In the end, the Qur’an’s later surahs are not simply theological treatises. They reflect a psychological and emotional arc, as explored through Rejection Sensitivity Theory, where Muhammad’s personal longing for recognition—particularly from the Jewish tribes—transforms into a sharper polemical tone. This emotional trajectory parallels what RST describes: the intensification of response when deep hopes are denied. The Qur’anic message, therefore, becomes not just doctrinal clarification but an emotional reframing of rejection as sacred distinction. The theological becomes inseparable from the personal.

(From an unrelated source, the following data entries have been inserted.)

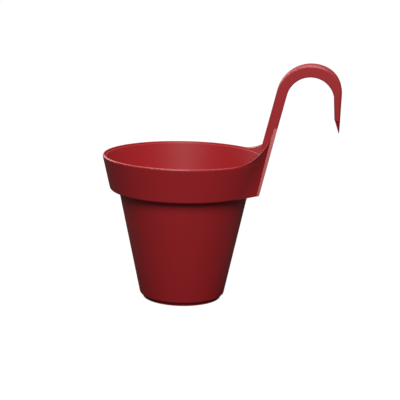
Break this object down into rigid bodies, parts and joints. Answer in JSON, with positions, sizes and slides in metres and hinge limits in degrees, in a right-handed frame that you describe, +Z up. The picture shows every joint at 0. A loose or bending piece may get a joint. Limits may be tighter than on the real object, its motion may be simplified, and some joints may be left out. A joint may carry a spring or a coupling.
{
  "type": "hanging flower pot",
  "caption": "Stepped round flower pot whose collar rises into a leaning over-rail hook, with a lift-out inner pot, drain grid and drain plug.",
  "frame": {"origin": "centre of the foot ring's underside, on the pot's axis", "axes": "+Z up along the pot's axis, +X towards the rail hook"},
  "size_m": [0.2872, 0.1991, 0.2933],
  "materials": {
    "outer_red": "satin moulded polypropylene, crimson",
    "liner_red": "satin moulded polypropylene, crimson",
    "grid_red": "matt moulded polypropylene, crimson",
    "plug_rubber": "soft black thermoplastic rubber"
  },
  "bodies": {
    "pot": {"hook_pot": "outer_red"},
    "inner_pot": {"liner": "liner_red"},
    "grid": {"drain_grid": "grid_red"},
    "plug": {"drain_plug": "plug_rubber"}
  },
  "joints": [
    {"name": "liner_lift", "type": "slide", "parent": "pot", "child": "inner_pot", "axis": [-0.1564, 0, 0.9877], "range_m": [0, 0.165]},
    {"name": "grid_lift", "type": "slide", "parent": "inner_pot", "child": "grid", "axis": [0, 0, 1], "range_m": [0, 0.18]},
    {"name": "plug_pull", "type": "slide", "parent": "pot", "child": "plug", "axis": [0, 0, 1], "range_m": [0, 0.01]}
  ]
}
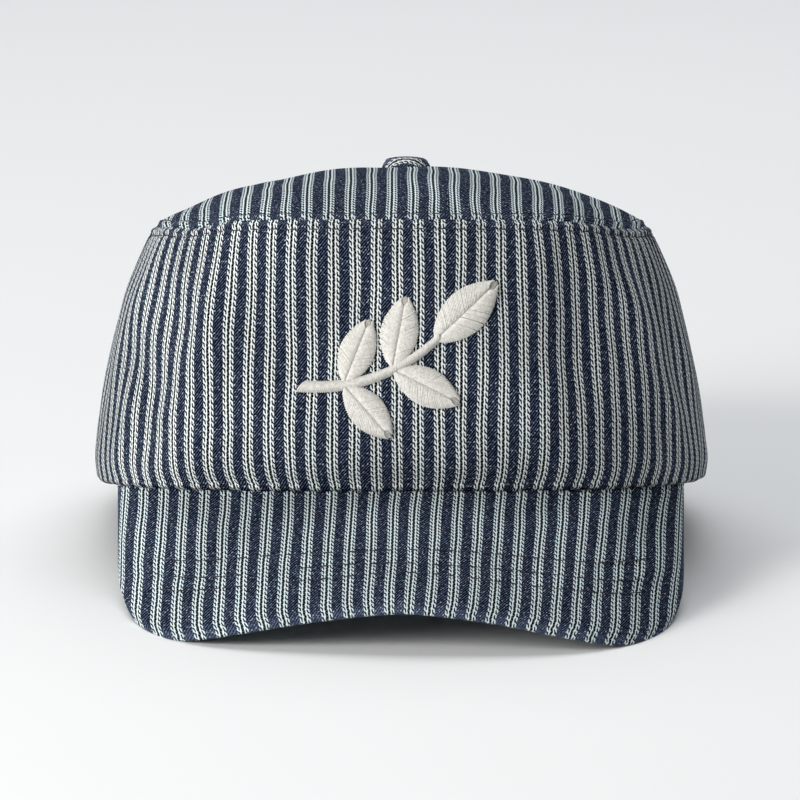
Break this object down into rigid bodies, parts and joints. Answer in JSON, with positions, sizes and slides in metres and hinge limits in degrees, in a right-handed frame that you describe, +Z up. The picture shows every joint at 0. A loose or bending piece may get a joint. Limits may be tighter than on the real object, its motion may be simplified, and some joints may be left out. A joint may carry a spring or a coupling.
{
  "type": "pillbox cap",
  "caption": "Flat-fronted pillbox cap in striped cotton with a low domed top, a short sloping peak, a covered button and a raised leaf sprig.",
  "frame": {"origin": "on the floor, under the middle of the cap's bounding box as it rests on its peak and its back edge", "axes": "+Z up from the floor, -Y towards the front of the peak, +X towards the wearer's left"},
  "size_m": [0.1816, 0.2514, 0.1129],
  "materials": {
    "striped_cloth": "heavy cotton, navy twill with off-white woven stripes",
    "band_cloth": "plain navy cotton",
    "embroidery": "cream thread, close stitched"
  },
  "bodies": {
    "root": {"crown_side": "striped_cloth", "top_panel": "striped_cloth", "peak": "striped_cloth", "top_button": "striped_cloth", "head_band": "band_cloth", "front_sprig": "embroidery"}
  },
  "joints": []
}
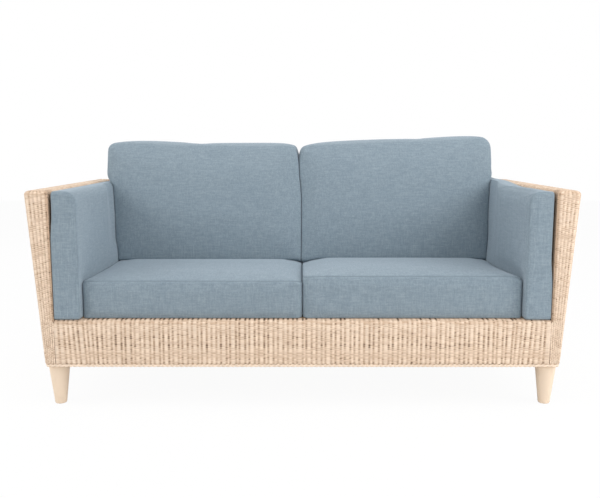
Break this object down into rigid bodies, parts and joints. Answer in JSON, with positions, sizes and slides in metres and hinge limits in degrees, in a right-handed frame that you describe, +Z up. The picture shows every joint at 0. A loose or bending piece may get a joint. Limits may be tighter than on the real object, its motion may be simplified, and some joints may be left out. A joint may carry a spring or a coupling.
{
  "type": "rattan garden sofa",
  "caption": "Long woven rattan sofa with flared walls, turned tapered legs, a slatted deck and loose seat, back and arm cushions.",
  "frame": {"origin": "on the floor, under the middle of the overall box", "axes": "+X along the sofa's length to the right as seen from the front, +Y towards the back, +Z up; the front faces -Y"},
  "size_m": [1.8, 0.88, 0.893],
  "materials": {
    "rattan_weave": "natural split cane, matt, woven",
    "rattan_pole": "natural round rattan, satin",
    "leg_wood": "pale turned hardwood, satin",
    "frame_wood": "planed softwood, unfinished",
    "bolt_steel": "zinc-plated",
    "cushion_fabric": "blue-grey linen weave"
  },
  "bodies": {
    "frame": {"leg_front_right": "leg_wood", "leg_front_left": "leg_wood", "leg_rear_right": "leg_wood", "leg_rear_left": "leg_wood", "hanger_bolt_front_right": "bolt_steel", "hanger_bolt_front_left": "bolt_steel", "hanger_bolt_rear_right": "bolt_steel", "hanger_bolt_rear_left": "bolt_steel", "corner_block_front_right": "frame_wood", "corner_block_front_left": "frame_wood", "corner_block_rear_right": "frame_wood", "corner_block_rear_left": "frame_wood", "arm_rail_outer_right": "rattan_pole", "arm_rail_outer_left": "rattan_pole", "arm_rail_inner_right": "rattan_pole", "arm_rail_inner_left": "rattan_pole", "front_post_right": "rattan_pole", "front_post_left": "rattan_pole", "rear_post_right": "rattan_pole", "rear_post_left": "rattan_pole", "side_rail_right": "rattan_pole", "side_rail_left": "rattan_pole", "inner_post_right": "rattan_pole", "inner_post_left": "rattan_pole", "back_rail_outer": "rattan_pole", "back_rail_inner": "rattan_pole", "apron_rail": "rattan_pole", "seat_rail_front": "rattan_pole", "seat_rail_middle": "rattan_pole", "seat_rail_rear": "rattan_pole", "back_post_right": "rattan_pole", "back_post_left": "rattan_pole", "lower_rail_front": "rattan_pole", "lower_rail_rear": "rattan_pole", "lower_rail_right": "rattan_pole", "lower_rail_left": "rattan_pole", "slat_1": "frame_wood", "slat_2": "frame_wood", "slat_3": "frame_wood", "slat_4": "frame_wood", "slat_5": "frame_wood", "slat_6": "frame_wood", "slat_7": "frame_wood", "slat_8": "frame_wood", "slat_9": "frame_wood", "arm_weave_right": "rattan_weave", "arm_weave_left": "rattan_weave", "back_weave": "rattan_weave", "apron_weave": "rattan_weave", "border_front": "rattan_weave", "border_rear": "rattan_weave", "border_right": "rattan_weave", "border_left": "rattan_weave"},
    "seat_cushion_right": {"seat_cushion_right": "cushion_fabric"},
    "seat_cushion_left": {"seat_cushion_left": "cushion_fabric"},
    "arm_cushion_right": {"arm_cushion_right": "cushion_fabric"},
    "arm_cushion_left": {"arm_cushion_left": "cushion_fabric"},
    "back_cushion_right": {"back_cushion_right": "cushion_fabric"},
    "back_cushion_left": {"back_cushion_left": "cushion_fabric"}
  },
  "joints": [
    {"name": "seat_cushion_right_draw", "type": "slide", "parent": "frame", "child": "seat_cushion_right", "axis": [0, -1, 0], "range_m": [0, 0.8]},
    {"name": "seat_cushion_left_draw", "type": "slide", "parent": "frame", "child": "seat_cushion_left", "axis": [0, -1, 0], "range_m": [0, 0.8]},
    {"name": "arm_cushion_right_draw", "type": "slide", "parent": "frame", "child": "arm_cushion_right", "axis": [0, -1, 0], "range_m": [0, 0.82]},
    {"name": "arm_cushion_left_draw", "type": "slide", "parent": "frame", "child": "arm_cushion_left", "axis": [0, -1, 0], "range_m": [0, 0.82]},
    {"name": "back_cushion_right_lift", "type": "slide", "parent": "frame", "child": "back_cushion_right", "axis": [0, 0, 1], "range_m": [0, 0.5]},
    {"name": "back_cushion_left_lift", "type": "slide", "parent": "frame", "child": "back_cushion_left", "axis": [0, 0, 1], "range_m": [0, 0.5]}
  ]
}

By understanding this connection, we gain a fuller appreciation for how revelation and rejection may have been emotionally intertwined. It reminds us that even sacred texts often carry the echo of deeply human experiences. They are, in part, a prophet’s response to emotional trauma. The boundary between divine message and human experience isn’t erased—but it’s blurred. This doesn’t diminish the Qur’an’s spiritual authority for Muslims; rather, it invites us to read it with a fuller understanding of its emotional landscape. Like Jeremiah’s laments or Jesus’ weeping over Jerusalem, Muhammad’s Qur’an contains echoes of rejection, longing, and loss. Pain didn’t silence him. It became scripture. And in that transformation—from heartbreak to holy writ—we see not only a prophet proclaiming truth but a man seeking to be seen.